Varez has become a prolific book illustrator in the past few years. His work decorates The Water of Life--A Jungian Journey Through Hawaiian Myth, Hawaiian-Japanese Dictionary (Nishizawa), Maui the Demigod, by Steven Goldsberry, Kamapua'a, by John Charlot and Proverbs, by Mary Kawena Pukui. The next book project will feature illustrations and text by Varez himself; it will be a children's volume of Pele legends published by the Bishop Museum Press.

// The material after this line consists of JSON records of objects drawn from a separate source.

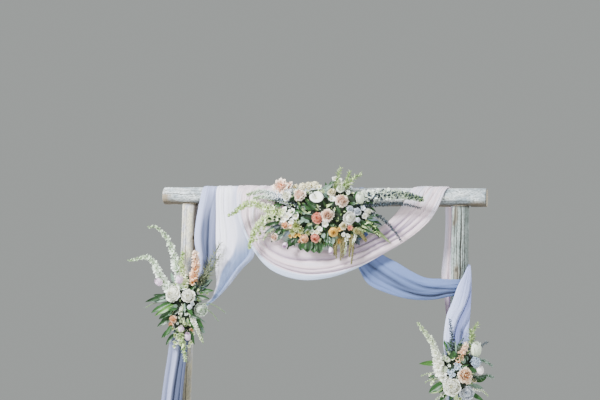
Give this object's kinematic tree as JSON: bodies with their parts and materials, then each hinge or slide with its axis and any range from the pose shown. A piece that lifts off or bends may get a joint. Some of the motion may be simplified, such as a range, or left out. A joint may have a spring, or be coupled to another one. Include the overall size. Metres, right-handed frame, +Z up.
{
  "type": "wedding arch",
  "caption": "Open log-frame wedding arch: two posts and a beam, draped with chiffon swags and falls and dressed with sprays of flowers.",
  "frame": {"origin": "centre of the left post's flat foot face, at ground level", "axes": "+X along the beam from the left post to the right post, +Y towards the back, +Z up"},
  "size_m": [2.2838, 0.3272, 2.5014],
  "materials": {
    "whitewashed_log": "limewashed, weathered and cracked",
    "lavender_chiffon": "sheer chiffon",
    "white_chiffon": "sheer chiffon",
    "blush_chiffon": "sheer chiffon",
    "dusty_blue_chiffon": "sheer chiffon",
    "foliage": "matt leaves and stems",
    "silver_green": "matt buds and florets",
    "white_petal": "soft petals",
    "peach_petal": "soft petals",
    "pink_petal": "soft petals",
    "coral_petal": "soft petals",
    "yellow_petal": "soft petals",
    "blue_petal": "soft petals",
    "dark_spike": "small dark buds",
    "amaranth": "soft hanging tassels"
  },
  "bodies": {
    "root": {"left_post": "whitewashed_log", "right_post": "whitewashed_log", "top_beam": "whitewashed_log", "lavender_beam_fall": "lavender_chiffon", "white_tied_curtain": "white_chiffon", "left_post_drape": "lavender_chiffon", "blush_swag": "blush_chiffon", "blush_back_tail": "blush_chiffon", "blue_swag": "dusty_blue_chiffon", "right_post_drape": "lavender_chiffon", "centre_foliage": "foliage", "centre_pink_carnation": "pink_petal", "centre_cream_hydrangea": "white_petal", "centre_white_calla": "white_petal", "centre_peach_carnation": "pink_petal", "centre_white_tulip": "white_petal", "centre_coral_rose": "coral_petal", "centre_orange_rose": "peach_petal", "centre_yellow_ranunculus": "yellow_petal", "centre_white_stock": "white_petal", "centre_left_snapdragon": "silver_green", "centre_left_low_snapdragon": "silver_green", "centre_left_blue_spray": "dark_spike", "centre_right_snapdragon": "silver_green", "centre_right_dark_spike": "dark_spike", "centre_top_sprig": "silver_green", "centre_amaranth_drip": "amaranth", "left_foliage": "foliage", "left_white_rose_outer": "white_petal", "left_white_rose_upper": "white_petal", "left_white_rose_lower": "white_petal", "left_arching_white_spike": "silver_green", "left_low_white_spike": "silver_green", "left_peach_stock": "peach_petal", "left_rosemary_twig": "foliage", "left_hanging_snapdragon": "white_petal", "left_green_tail": "silver_green", "right_foliage": "foliage", "right_white_rose": "white_petal", "right_peach_carnation": "pink_petal", "right_white_tulip": "white_petal", "right_blue_hydrangea": "blue_petal", "right_white_stock": "white_petal", "right_peach_stock": "peach_petal", "right_side_sprig": "silver_green"}
  },
  "joints": []
}
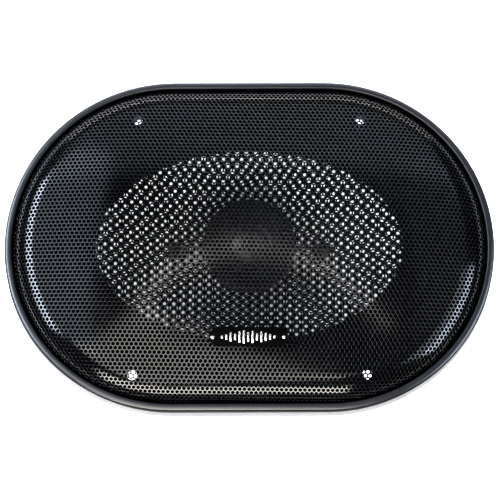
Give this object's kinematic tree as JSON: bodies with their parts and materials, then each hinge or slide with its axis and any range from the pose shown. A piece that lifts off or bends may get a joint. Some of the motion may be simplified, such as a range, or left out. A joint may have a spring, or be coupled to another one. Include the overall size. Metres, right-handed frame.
{
  "type": "coaxial car speaker",
  "caption": "Oval coaxial car speaker with domed perforated grille, woven cone, rubber surround, central tweeter pod, pressed steel basket and ring magnet motor.",
  "frame": {"origin": "centre of the magnet's back, on the surface that the speaker stands on", "axes": "+Z is the way the sound goes, out of the grille; +X is the long way of the oval; +Y completes a right-handed frame, and the terminals are on the +Y side"},
  "size_m": [0.2446, 0.1692, 0.104],
  "materials": {
    "badge_black": "gloss black with a silver motif",
    "basket_paint": "fine-grained black paint",
    "bead_plastic": "semi-gloss black",
    "black_plastic": "satin moulded black",
    "braid": "tinned copper braid",
    "bright_steel": "bright",
    "cap_sleeve": "dark blue sleeve",
    "coil_former": "thin foil",
    "copper": "enamelled copper wire",
    "ferrite": "sintered dark grey",
    "foam": "light grey closed-cell foam",
    "lead_black": "black insulation",
    "mesh_paint": "semi-gloss black powder coat",
    "phenolic": "brown phenolic sheet",
    "rubber_black": "matt black rubber",
    "silk": "coated silk",
    "solder_brass": "tinned brass",
    "spider_cloth": "resin-treated cotton",
    "spring_steel": "dull",
    "trim_board": "black fibre board",
    "woven_cone": "woven black and silver under a clear skin",
    "zinc_plate": "zinc-plated"
  },
  "bodies": {
    "frame": {"mounting_ring": "black_plastic", "foam_gasket": "foam", "basket": "basket_paint", "basket_rivets": "zinc_plate", "yoke_with_pole": "zinc_plate", "ring_magnet": "ferrite", "top_plate": "zinc_plate", "magnet_boot": "rubber_black", "centre_post": "zinc_plate", "post_nut": "zinc_plate", "surround": "rubber_black", "surround_trim": "trim_board", "spider": "spider_cloth", "tinsel_leads": "braid", "tweeter_leads": "lead_black", "terminal_board": "phenolic", "terminal_positive": "solder_brass", "terminal_negative": "solder_brass", "terminal_rivets": "solder_brass", "pod_housing": "black_plastic", "pod_bezel": "black_plastic", "tweeter_carrier": "black_plastic", "tweeter_cup": "zinc_plate", "tweeter_magnet": "bright_steel", "tweeter_plate": "zinc_plate", "tweeter_edge": "silk", "crossover_capacitor": "cap_sleeve"},
    "cone_assembly": {"cone": "woven_cone", "cone_eyelets": "solder_brass", "coil_former": "coil_former", "coil_winding": "copper"},
    "grille": {"grille_rim": "bead_plastic", "grille_mesh": "mesh_paint", "grille_retainer": "black_plastic", "badge_plate": "badge_black", "badge_pins": "bright_steel", "badge_push_nuts": "spring_steel"},
    "tweeter_diaphragm": {"tweeter_dome": "silk", "tweeter_coil": "copper"}
  },
  "joints": [
    {"name": "cone_travel", "type": "slide", "parent": "frame", "child": "cone_assembly", "axis": [0, 0, 1], "range_m": [-0.004, 0.004], "stiffness_N_per_m": 2400, "deforming": ["surround", "spider", "tinsel_leads", "tweeter_leads"]},
    {"name": "tweeter_travel", "type": "slide", "parent": "frame", "child": "tweeter_diaphragm", "axis": [0, 0, 1], "range_m": [-0.0003, 0.0003], "stiffness_N_per_m": 300, "deforming": ["tweeter_edge"]},
    {"name": "grille_lift", "type": "slide", "parent": "frame", "child": "grille", "axis": [0, 0, 1], "range_m": [0, 0.04]}
  ]
}
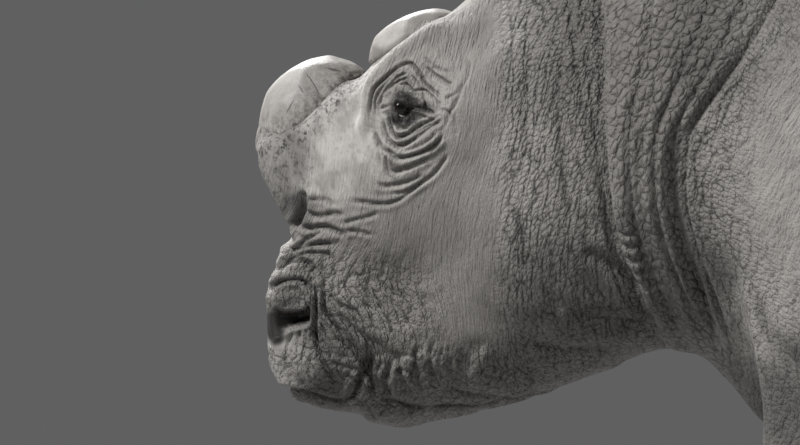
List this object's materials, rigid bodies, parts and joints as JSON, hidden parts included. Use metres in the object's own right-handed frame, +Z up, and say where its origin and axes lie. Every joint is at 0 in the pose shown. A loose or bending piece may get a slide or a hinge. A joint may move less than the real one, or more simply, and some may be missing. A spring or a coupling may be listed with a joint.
{
  "type": "white rhinoceros",
  "caption": "Life-size white rhinoceros standing still with its head half raised and its horns cut back to rounded stumps.",
  "frame": {"origin": "centre of the bounding box in plan, on the floor under the soles", "axes": "-X is the way the animal faces, -Y is its left side, +Z is up"},
  "size_m": [3.2594, 0.9786, 1.7501],
  "materials": {
    "hide": "dry, matte, deeply wrinkled skin",
    "horn": "pale cut keratin, fibrous and dull",
    "nail": "worn, dull keratin",
    "eye": "wet, dark brown, glossy"
  },
  "bodies": {
    "root": {"head": "hide", "lower_jaw": "hide", "neck": "hide", "trunk": "hide", "tail": "hide", "ear_left": "hide", "ear_right": "hide", "leg_front_left": "hide", "leg_front_right": "hide", "leg_hind_left": "hide", "leg_hind_right": "hide", "foot_front_left": "hide", "foot_front_right": "hide", "foot_hind_left": "hide", "foot_hind_right": "hide", "horn_front_stump": "horn", "horn_rear_stump": "horn", "nail_front_left_outer": "nail", "nail_front_left_middle": "nail", "nail_front_left_inner": "nail", "nail_front_right_outer": "nail", "nail_front_right_middle": "nail", "nail_front_right_inner": "nail", "nail_hind_left_outer": "nail", "nail_hind_left_middle": "nail", "nail_hind_left_inner": "nail", "nail_hind_right_outer": "nail", "nail_hind_right_middle": "nail", "nail_hind_right_inner": "nail", "eye_left": "eye", "eye_right": "eye"}
  },
  "joints": []
}
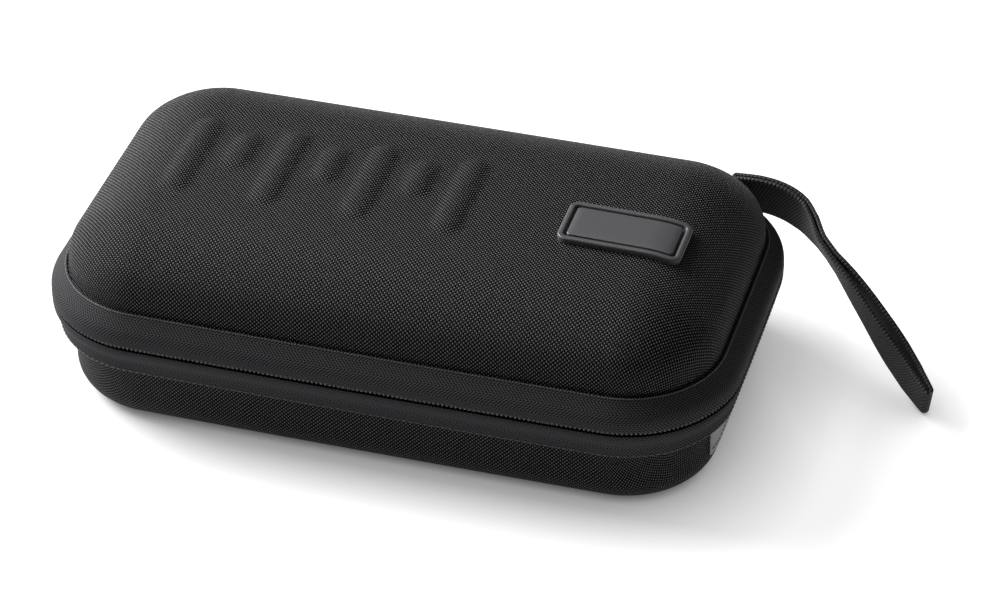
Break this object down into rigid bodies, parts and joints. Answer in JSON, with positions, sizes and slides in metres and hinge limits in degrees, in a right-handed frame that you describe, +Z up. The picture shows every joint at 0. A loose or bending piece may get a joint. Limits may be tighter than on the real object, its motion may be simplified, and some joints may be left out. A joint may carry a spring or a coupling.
{
  "type": "microphone case",
  "caption": "Soft-shell zip case for a microphone: rounded box with moulded foam halves under woven cover, fabric hinge, coil zip, bare badge and wrist strap.",
  "frame": {"origin": "on the floor under the middle of the case's belt, where the base rests", "axes": "+X along the case towards the end with the wrist strap, +Y towards the hinge, +Z up through the lid"},
  "size_m": [0.2952, 0.14, 0.0722],
  "materials": {
    "woven_nylon": "coarse plain weave, slight sheen",
    "eva_foam": "closed-cell foam, matte",
    "lining": "brushed tricot, matte",
    "binding": "grosgrain ribbon",
    "insert_foam": "cut foam, matte",
    "zip_tape": "herringbone woven polyester",
    "zip_coil": "polyester monofilament",
    "zip_metal": "black lacquered zinc, satin",
    "hinge_fabric": "coarse plain weave",
    "grey_rubber": "moulded, satin",
    "badge_rubber": "moulded, satin",
    "badge_panel": "moulded, matte",
    "webbing": "ribbed nylon webbing"
  },
  "bodies": {
    "base": {"base_shell": "eva_foam", "base_cover": "woven_nylon", "base_lining": "lining", "base_binding": "binding", "insert_floor": "insert_foam", "insert_front": "insert_foam", "insert_back": "insert_foam", "lower_zip_tape": "zip_tape", "lower_coil": "zip_coil", "lower_end_stops": "zip_metal", "hinge_strip_lower": "hinge_fabric", "end_strip": "grey_rubber"},
    "lid": {"lid_shell": "eva_foam", "lid_cover": "woven_nylon", "lid_lining": "lining", "lid_binding": "binding", "lid_foam_pad": "insert_foam", "upper_zip_tape": "zip_tape", "upper_coil": "zip_coil", "upper_end_stops": "zip_metal", "hinge_strip_upper": "hinge_fabric", "badge_frame": "badge_rubber", "badge_panel": "badge_panel"},
    "slider": {"zip_slider": "zip_metal"},
    "pull": {"zip_pull": "zip_metal"},
    "strap": {"wrist_strap": "webbing"}
  },
  "joints": [
    {"name": "lid_hinge", "type": "hinge", "parent": "base", "child": "lid", "pos_m": [0, 0.0683, 0.036], "axis": [-1, 0, 0], "range_deg": [0, 175]},
    {"name": "slider_travel", "type": "hinge", "parent": "base", "child": "slider", "pos_m": [-0.082, 0.03, 0.036], "axis": [0, 0, 1], "range_deg": [0, 30]},
    {"name": "pull_swing", "type": "hinge", "parent": "slider", "child": "pull", "pos_m": [-0.11471, 0.05745, 0.036], "axis": [0.6428, 0.766, 0], "range_deg": [-8, 170]},
    {"name": "strap_swing", "type": "hinge", "parent": "lid", "child": "strap", "pos_m": [0.09573, 0.06773, 0.045], "axis": [0, 0, 1], "range_deg": [-20, 15]}
  ]
}
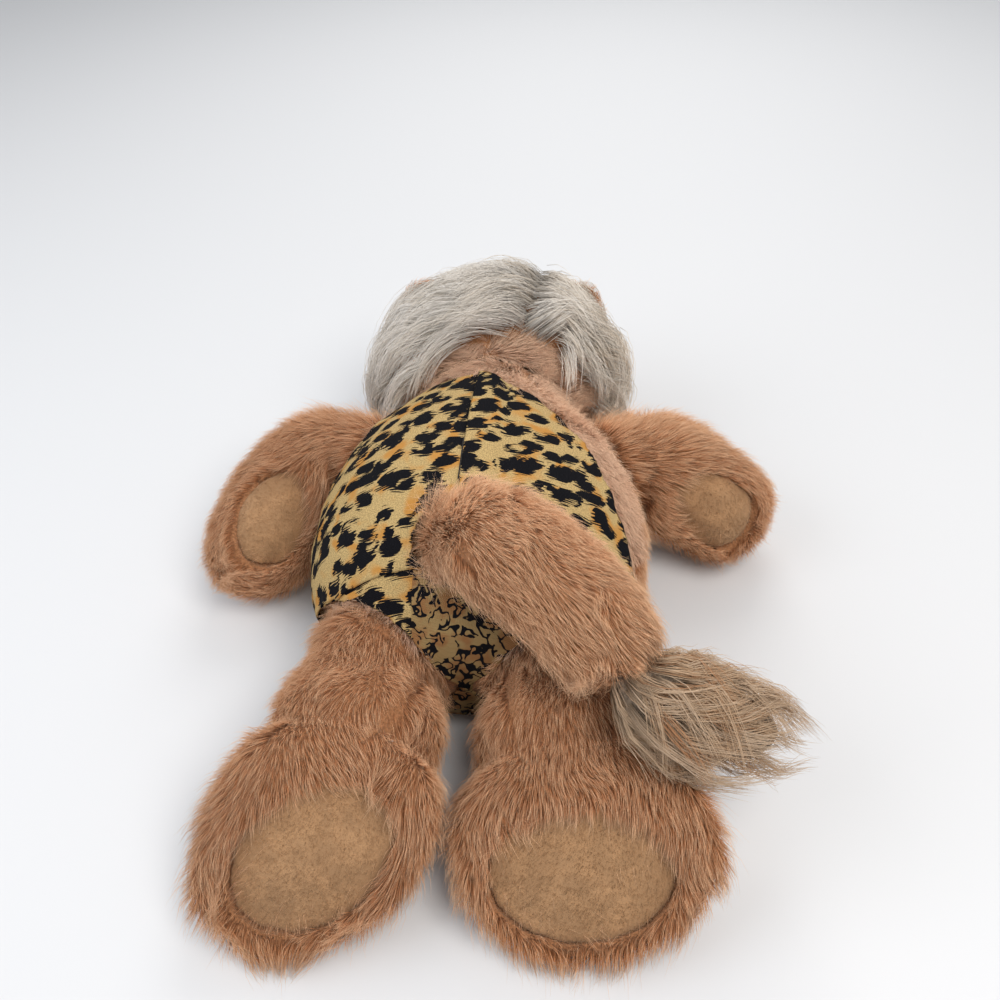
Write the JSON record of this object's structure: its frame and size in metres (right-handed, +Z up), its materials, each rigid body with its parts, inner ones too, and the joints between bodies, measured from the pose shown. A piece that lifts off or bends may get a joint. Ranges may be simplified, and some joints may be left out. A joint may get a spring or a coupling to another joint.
{
  "type": "plush lion",
  "caption": "Stuffed toy lion lying on its belly, with a long mane, a tufted tail, velour paw pads and a one-shoulder leopard-print leotard.",
  "frame": {"origin": "on the floor plane under the middle of the belly, on the flat where the leotard rests", "axes": "+Z up, +Y along the back to the head, +X to the side of the lion's right arm as it lies on its belly"},
  "size_m": [0.3163, 0.39, 0.146],
  "materials": {
    "tan_plush": "short tan fur fabric with a brushed pile of about ten millimetres",
    "pad_velour": "pale beige velour with a short even pile",
    "mane_plush": "long cream fur fabric in loose locks",
    "fibre_stuffing": "white polyester fibre fill",
    "leopard_print": "light woven cloth printed in a yellow and black leopard pattern",
    "closure_tape": "woven hook and loop tape",
    "black_plastic": "moulded, polished",
    "washer_plastic": "moulded washer behind the fabric",
    "mouth_thread": "embroidered thread"
  },
  "bodies": {
    "torso": {"body_skin": "tan_plush", "body_stuffing": "fibre_stuffing", "leotard_front": "leopard_print", "leotard_back_left": "leopard_print", "leotard_back_right": "leopard_print", "leotard_gusset": "leopard_print", "leotard_strap": "leopard_print", "hook_tape": "closure_tape", "loop_tape": "closure_tape"},
    "neck": {"neck_stuffing": "fibre_stuffing"},
    "head": {"head_skin": "tan_plush", "head_stuffing": "fibre_stuffing", "muzzle_skin": "pad_velour", "muzzle_stuffing": "fibre_stuffing", "left_eye": "black_plastic", "right_eye": "black_plastic", "left_eye_washer": "washer_plastic", "right_eye_washer": "washer_plastic", "nose": "black_plastic", "nose_washer": "washer_plastic", "mouth_stitch": "mouth_thread", "mane": "mane_plush"},
    "left_ear": {"left_ear": "tan_plush", "left_ear_lining": "pad_velour"},
    "right_ear": {"right_ear": "tan_plush", "right_ear_lining": "pad_velour"},
    "left_arm": {"left_arm_skin": "tan_plush", "left_arm_stuffing": "fibre_stuffing", "left_arm_paw_pad": "pad_velour"},
    "right_arm": {"right_arm_skin": "tan_plush", "right_arm_stuffing": "fibre_stuffing", "right_arm_paw_pad": "pad_velour"},
    "left_leg": {"left_leg_skin": "tan_plush", "left_leg_stuffing": "fibre_stuffing", "left_leg_sole_pad": "pad_velour"},
    "right_leg": {"right_leg_skin": "tan_plush", "right_leg_stuffing": "fibre_stuffing", "right_leg_sole_pad": "pad_velour"},
    "tail": {"tail_skin": "tan_plush", "tail_stuffing": "fibre_stuffing", "tail_tuft": "mane_plush"}
  },
  "joints": [
    {"name": "neck_turn", "type": "hinge", "parent": "torso", "child": "neck", "pos_m": [0, 0.084, 0.063], "axis": [0, 1, 0], "range_deg": [-30, 30]},
    {"name": "head_nod", "type": "hinge", "parent": "neck", "child": "head", "pos_m": [0, 0.084, 0.063], "axis": [1, 0, 0], "range_deg": [-18, 18]},
    {"name": "left_ear_bend", "type": "hinge", "parent": "head", "child": "left_ear", "pos_m": [-0.04518, 0.1681, 0.08921], "axis": [-0.7894, -0.3521, -0.5028], "range_deg": [-18, 18]},
    {"name": "right_ear_bend", "type": "hinge", "parent": "head", "child": "right_ear", "pos_m": [0.04518, 0.1681, 0.08921], "axis": [-0.7894, 0.3521, 0.5028], "range_deg": [-18, 18]},
    {"name": "left_shoulder", "type": "hinge", "parent": "torso", "child": "left_arm", "pos_m": [-0.069, 0.06, 0.051], "axis": [0, 1, 0], "range_deg": [-20, 45]},
    {"name": "right_shoulder", "type": "hinge", "parent": "torso", "child": "right_arm", "pos_m": [0.069, 0.06, 0.051], "axis": [0, -1, 0], "range_deg": [-20, 45]},
    {"name": "left_hip", "type": "hinge", "parent": "torso", "child": "left_leg", "pos_m": [-0.0445, -0.068, 0.041], "axis": [-1, 0, 0], "range_deg": [-20, 20]},
    {"name": "right_hip", "type": "hinge", "parent": "torso", "child": "right_leg", "pos_m": [0.0445, -0.068, 0.041], "axis": [-1, 0, 0], "range_deg": [-20, 0]},
    {"name": "tail_lift", "type": "hinge", "parent": "torso", "child": "tail", "pos_m": [-0.009, -0.041, 0.098], "axis": [-0.6402, -0.7682, 0], "range_deg": [0, 45]}
  ]
}
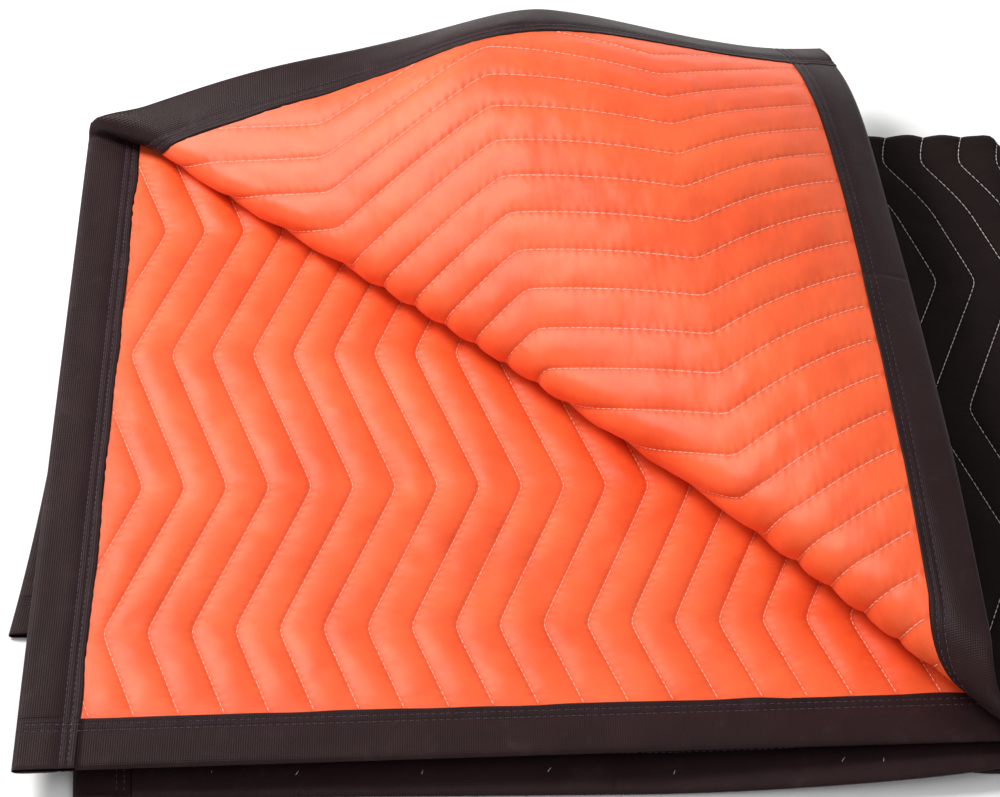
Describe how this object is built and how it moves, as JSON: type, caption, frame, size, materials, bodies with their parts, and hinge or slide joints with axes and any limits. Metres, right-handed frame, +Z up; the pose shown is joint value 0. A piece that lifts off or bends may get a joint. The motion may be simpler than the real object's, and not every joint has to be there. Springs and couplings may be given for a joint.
{
  "type": "folded moving pad",
  "caption": "Quilted moving pad with wide bound edges, folded flat, with the front corner of its top layer turned back over the pad.",
  "frame": {"origin": "middle of the folded pad's bounding box, on the floor", "axes": "+X towards the side fold, +Y towards the back fold, +Z up from the floor"},
  "size_m": [1.0892, 1.0528, 0.2187],
  "materials": {
    "face": "satin woven cotton and polyester",
    "back": "matt woven cotton and polyester",
    "binding": "soft embossed non-woven tape"
  },
  "bodies": {
    "root": {"face_cloth": "face", "back_cloth": "back", "binding_left": "binding", "binding_right": "binding", "binding_front": "binding", "binding_far": "binding"}
  },
  "joints": []
}
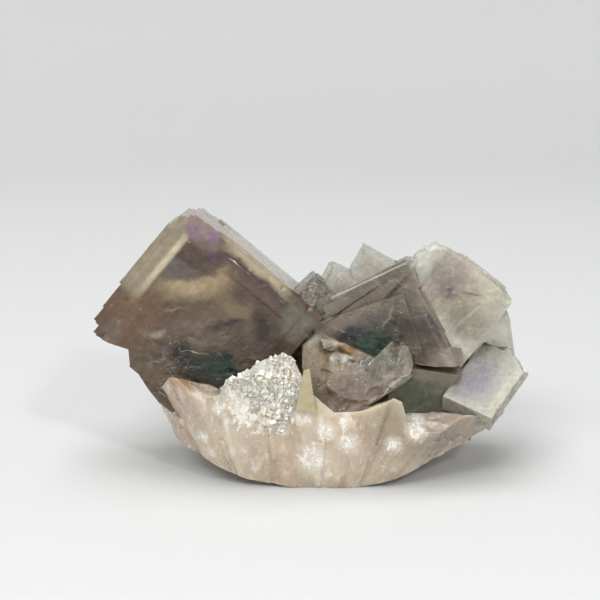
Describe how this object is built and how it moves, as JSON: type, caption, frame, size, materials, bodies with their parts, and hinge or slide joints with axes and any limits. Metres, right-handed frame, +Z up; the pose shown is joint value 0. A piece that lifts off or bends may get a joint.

Seated on the floor of his studio next to the tools of his trade--two orange-handled carving knives, a roll of industrial gray linoleum and a table the size of a chessboard -- Dietrich Varez reflects on his life: his escape from the Brownshirts of Nazi Germany to the brown soil of his homestead to his bold icons rendered in brown ink.

"The first environment was Hawaiian," he says. "I see Hawaii as a one-of-a-kind resource for artists. Mythology, rare plants, animals, birds -- there's no end to the artistic inspiration.  The other day I was reading about La'ieikawai, who lived in a house made of yellow feathers. What an inspiration! These things must be transferred from oral hand-me-downs to permanent visualizations. This is a good time for keeping Hawaiian things alive, I believe, making them accessible."

It's like 'jumping media.' These legends have been make (dead) a long time, entrusted in the oral tradition. And my prints are made by me, myself. Nowadays, someone else usually carves and prints for the artist."

Varez has won no awards, received neither study grants nor state purchases. He says flatly, "I am not acknowledged as an artist." In The New Spirit, Havelock Ellis wrote, "Every artist writes his own autobiography." And to that extent, the story of Dietrich Varez is told in the prints hanging on the walls of homes and offices, condos and institutions from Kahala to Karachi. His prints are best-sellers in the Honolulu Academy of Arts gift shop.

"Pele's story is that of wanderlust," legend has it, "she was stirred by thoughts of far-away lands." Today, Dietrich Varez says, "I'm kind of like an adopted child to the Hawaiian -- my culture is shredded. I don't care if people put the prints up with four tacks in the corners, just as long as they are up!"